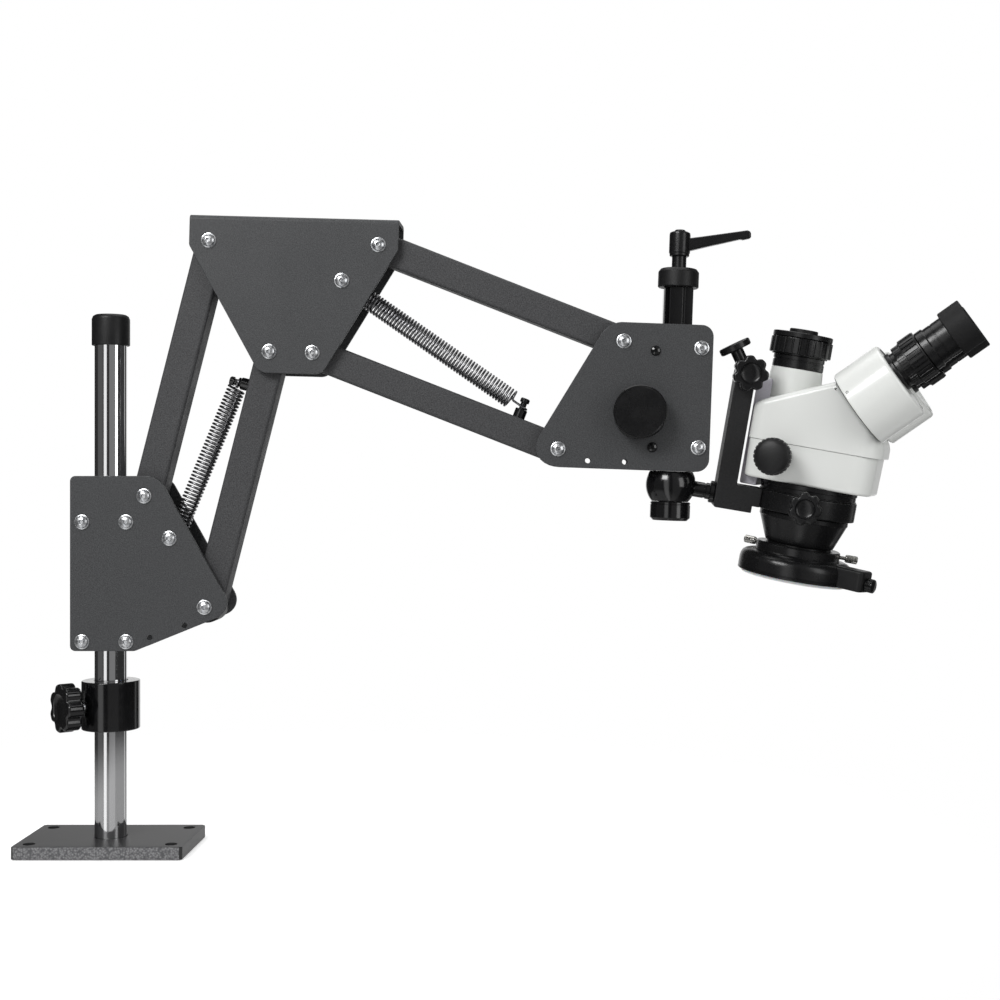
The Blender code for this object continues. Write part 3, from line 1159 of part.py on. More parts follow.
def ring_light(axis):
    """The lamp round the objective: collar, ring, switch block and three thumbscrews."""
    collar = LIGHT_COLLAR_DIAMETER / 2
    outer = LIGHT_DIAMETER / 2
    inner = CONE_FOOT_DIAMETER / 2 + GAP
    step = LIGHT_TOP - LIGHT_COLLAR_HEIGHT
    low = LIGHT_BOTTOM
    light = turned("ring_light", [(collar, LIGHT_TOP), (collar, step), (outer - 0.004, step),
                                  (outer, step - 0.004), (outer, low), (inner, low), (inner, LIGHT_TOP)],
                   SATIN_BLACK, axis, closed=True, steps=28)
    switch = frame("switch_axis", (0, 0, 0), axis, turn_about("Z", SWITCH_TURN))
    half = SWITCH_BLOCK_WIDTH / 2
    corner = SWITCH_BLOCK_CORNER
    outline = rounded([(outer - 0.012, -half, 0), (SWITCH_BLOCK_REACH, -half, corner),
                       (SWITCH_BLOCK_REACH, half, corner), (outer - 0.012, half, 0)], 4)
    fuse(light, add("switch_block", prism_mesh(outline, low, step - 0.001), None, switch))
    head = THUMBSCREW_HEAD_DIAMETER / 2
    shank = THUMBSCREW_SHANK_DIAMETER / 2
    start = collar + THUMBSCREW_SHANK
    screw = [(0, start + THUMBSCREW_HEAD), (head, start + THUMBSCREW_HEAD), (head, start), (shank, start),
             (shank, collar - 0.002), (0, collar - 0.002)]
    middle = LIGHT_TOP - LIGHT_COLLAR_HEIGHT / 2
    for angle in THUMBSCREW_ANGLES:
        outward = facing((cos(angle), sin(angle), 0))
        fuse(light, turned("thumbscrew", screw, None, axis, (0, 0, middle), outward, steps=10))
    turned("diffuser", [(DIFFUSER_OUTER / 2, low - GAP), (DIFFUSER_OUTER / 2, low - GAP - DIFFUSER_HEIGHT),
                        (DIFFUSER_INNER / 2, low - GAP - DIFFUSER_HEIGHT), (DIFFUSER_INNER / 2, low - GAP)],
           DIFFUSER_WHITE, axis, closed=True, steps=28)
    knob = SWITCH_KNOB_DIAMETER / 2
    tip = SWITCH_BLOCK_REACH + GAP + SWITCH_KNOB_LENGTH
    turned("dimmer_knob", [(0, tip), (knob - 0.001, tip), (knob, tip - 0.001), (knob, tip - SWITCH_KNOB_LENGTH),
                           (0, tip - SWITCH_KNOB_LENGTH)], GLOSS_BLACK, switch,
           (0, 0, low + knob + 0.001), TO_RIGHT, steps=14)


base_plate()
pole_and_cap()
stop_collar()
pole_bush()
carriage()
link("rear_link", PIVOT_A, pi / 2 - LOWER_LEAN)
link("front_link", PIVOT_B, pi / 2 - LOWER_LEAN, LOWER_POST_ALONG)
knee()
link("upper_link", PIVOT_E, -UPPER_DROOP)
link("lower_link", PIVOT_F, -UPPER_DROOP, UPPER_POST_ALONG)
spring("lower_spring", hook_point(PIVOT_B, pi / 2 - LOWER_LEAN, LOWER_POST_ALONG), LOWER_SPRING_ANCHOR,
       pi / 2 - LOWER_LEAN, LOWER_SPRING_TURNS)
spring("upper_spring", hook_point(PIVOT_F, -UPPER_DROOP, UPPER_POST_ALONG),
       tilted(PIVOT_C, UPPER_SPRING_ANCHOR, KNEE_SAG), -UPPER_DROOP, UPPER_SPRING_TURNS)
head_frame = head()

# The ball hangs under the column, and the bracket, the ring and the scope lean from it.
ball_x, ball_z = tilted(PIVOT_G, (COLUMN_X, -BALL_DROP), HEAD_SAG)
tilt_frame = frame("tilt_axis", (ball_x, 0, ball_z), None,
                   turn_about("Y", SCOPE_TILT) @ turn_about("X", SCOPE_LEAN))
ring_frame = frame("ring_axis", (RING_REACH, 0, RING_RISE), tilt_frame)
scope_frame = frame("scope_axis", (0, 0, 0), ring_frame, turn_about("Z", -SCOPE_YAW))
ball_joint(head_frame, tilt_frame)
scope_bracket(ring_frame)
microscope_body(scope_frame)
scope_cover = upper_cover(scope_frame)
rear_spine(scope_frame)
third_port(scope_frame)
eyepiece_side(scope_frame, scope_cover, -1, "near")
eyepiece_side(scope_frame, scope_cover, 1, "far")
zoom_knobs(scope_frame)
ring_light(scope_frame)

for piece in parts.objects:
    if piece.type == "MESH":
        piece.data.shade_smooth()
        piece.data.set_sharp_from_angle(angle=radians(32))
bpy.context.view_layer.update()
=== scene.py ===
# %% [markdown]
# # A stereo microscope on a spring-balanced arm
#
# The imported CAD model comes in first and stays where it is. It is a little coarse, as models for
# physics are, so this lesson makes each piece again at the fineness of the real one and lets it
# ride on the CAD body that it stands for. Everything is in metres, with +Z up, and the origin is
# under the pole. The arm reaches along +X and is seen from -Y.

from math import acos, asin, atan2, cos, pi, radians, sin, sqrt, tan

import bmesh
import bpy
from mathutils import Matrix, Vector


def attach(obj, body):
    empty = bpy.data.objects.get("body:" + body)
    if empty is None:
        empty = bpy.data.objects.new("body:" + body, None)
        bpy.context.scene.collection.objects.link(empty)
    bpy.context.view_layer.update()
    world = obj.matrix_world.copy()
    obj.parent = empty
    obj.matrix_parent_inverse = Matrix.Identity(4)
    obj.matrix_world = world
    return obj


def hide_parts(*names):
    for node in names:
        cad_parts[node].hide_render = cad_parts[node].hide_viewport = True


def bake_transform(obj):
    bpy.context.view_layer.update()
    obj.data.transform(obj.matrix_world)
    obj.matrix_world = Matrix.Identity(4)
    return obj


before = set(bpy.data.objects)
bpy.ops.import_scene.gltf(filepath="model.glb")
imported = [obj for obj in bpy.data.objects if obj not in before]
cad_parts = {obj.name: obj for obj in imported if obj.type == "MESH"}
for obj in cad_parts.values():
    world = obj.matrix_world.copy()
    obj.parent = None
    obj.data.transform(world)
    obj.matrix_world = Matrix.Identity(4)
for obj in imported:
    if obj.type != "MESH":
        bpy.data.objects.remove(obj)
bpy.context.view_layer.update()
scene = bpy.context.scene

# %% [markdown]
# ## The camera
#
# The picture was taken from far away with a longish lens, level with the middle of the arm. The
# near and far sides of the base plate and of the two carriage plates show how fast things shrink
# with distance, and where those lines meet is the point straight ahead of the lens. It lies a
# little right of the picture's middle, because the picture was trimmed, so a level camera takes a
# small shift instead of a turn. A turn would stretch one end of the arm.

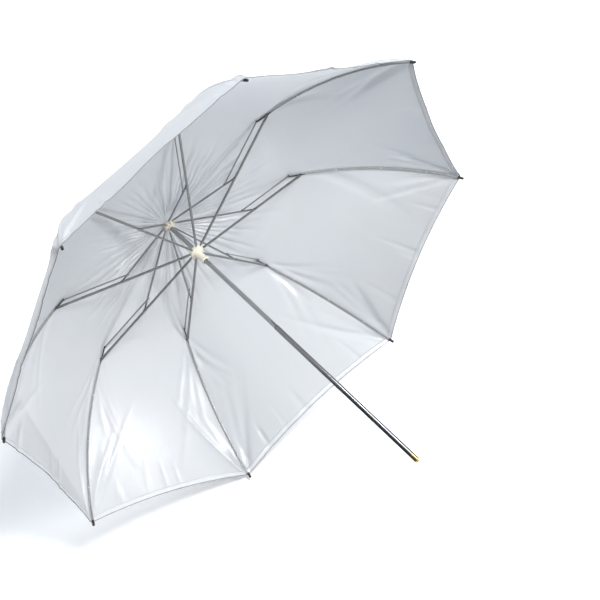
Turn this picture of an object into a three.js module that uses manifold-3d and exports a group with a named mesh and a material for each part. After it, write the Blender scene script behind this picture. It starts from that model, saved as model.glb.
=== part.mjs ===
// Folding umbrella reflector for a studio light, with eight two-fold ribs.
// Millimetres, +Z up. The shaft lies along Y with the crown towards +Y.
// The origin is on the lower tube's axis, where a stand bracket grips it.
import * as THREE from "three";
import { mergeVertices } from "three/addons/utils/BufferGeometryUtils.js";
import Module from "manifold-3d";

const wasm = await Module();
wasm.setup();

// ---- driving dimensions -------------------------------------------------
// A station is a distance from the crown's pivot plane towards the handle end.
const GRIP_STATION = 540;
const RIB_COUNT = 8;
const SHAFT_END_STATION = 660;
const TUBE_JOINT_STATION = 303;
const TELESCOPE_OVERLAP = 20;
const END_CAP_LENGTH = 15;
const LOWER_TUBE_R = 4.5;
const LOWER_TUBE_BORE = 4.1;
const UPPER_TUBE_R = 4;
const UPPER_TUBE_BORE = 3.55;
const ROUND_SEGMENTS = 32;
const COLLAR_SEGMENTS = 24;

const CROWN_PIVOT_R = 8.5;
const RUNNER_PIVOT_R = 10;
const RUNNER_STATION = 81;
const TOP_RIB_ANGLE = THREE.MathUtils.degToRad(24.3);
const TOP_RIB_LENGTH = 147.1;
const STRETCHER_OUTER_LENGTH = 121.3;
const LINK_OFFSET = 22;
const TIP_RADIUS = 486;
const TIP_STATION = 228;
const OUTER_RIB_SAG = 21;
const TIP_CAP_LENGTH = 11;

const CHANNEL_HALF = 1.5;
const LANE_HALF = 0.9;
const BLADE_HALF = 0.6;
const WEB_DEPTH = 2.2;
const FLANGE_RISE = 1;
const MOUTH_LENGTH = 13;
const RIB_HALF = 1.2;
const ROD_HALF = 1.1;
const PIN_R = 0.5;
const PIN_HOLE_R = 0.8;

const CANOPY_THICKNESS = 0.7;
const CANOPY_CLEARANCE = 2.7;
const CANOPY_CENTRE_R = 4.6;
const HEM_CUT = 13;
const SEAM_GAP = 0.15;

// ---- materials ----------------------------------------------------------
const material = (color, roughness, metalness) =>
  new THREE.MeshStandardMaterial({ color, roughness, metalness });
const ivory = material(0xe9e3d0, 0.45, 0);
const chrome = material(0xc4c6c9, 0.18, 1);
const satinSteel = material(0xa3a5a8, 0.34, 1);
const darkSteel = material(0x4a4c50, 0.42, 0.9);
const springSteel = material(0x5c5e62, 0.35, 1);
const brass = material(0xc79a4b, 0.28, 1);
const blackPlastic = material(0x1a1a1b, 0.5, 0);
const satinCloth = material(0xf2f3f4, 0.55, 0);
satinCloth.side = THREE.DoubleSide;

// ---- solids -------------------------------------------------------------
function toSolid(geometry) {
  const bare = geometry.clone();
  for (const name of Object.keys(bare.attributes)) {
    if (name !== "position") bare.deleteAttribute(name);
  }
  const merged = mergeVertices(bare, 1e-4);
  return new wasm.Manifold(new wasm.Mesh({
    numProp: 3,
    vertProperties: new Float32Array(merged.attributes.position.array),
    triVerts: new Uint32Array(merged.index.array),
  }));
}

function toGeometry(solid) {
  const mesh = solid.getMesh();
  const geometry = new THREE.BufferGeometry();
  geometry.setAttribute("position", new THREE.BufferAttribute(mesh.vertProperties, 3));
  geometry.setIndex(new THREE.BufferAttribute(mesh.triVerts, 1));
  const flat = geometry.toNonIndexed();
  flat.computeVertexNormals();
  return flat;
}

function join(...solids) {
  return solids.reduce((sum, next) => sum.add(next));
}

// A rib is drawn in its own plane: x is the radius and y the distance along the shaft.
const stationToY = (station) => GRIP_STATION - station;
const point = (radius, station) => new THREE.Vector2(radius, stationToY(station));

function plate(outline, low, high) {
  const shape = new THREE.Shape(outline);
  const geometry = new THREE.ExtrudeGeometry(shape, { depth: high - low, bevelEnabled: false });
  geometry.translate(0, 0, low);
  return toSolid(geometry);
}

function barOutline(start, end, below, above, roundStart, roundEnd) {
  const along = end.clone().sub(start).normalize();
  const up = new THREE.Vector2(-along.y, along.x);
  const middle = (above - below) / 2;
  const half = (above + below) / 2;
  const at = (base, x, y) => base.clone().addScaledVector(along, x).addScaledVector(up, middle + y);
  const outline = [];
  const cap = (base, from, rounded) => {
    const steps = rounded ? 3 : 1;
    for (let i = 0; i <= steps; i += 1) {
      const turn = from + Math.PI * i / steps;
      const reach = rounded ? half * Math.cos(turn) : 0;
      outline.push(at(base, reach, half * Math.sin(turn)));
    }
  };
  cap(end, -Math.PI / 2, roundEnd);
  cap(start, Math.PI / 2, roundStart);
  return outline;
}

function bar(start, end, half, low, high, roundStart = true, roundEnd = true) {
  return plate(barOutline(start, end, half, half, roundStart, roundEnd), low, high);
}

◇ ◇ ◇

- Work instructions:
Pull out the lines above in which the word "None" appears.

- Answer to this problem:
    fuse(light, add("switch_block", prism_mesh(outline, low, step - 0.001), None, switch))
        fuse(light, turned("thumbscrew", screw, None, axis, (0, 0, middle), outward, steps=10))
tilt_frame = frame("tilt_axis", (ball_x, 0, ball_z), None,
    if empty is None:
        empty = bpy.data.objects.new("body:" + body, None)
    obj.parent = None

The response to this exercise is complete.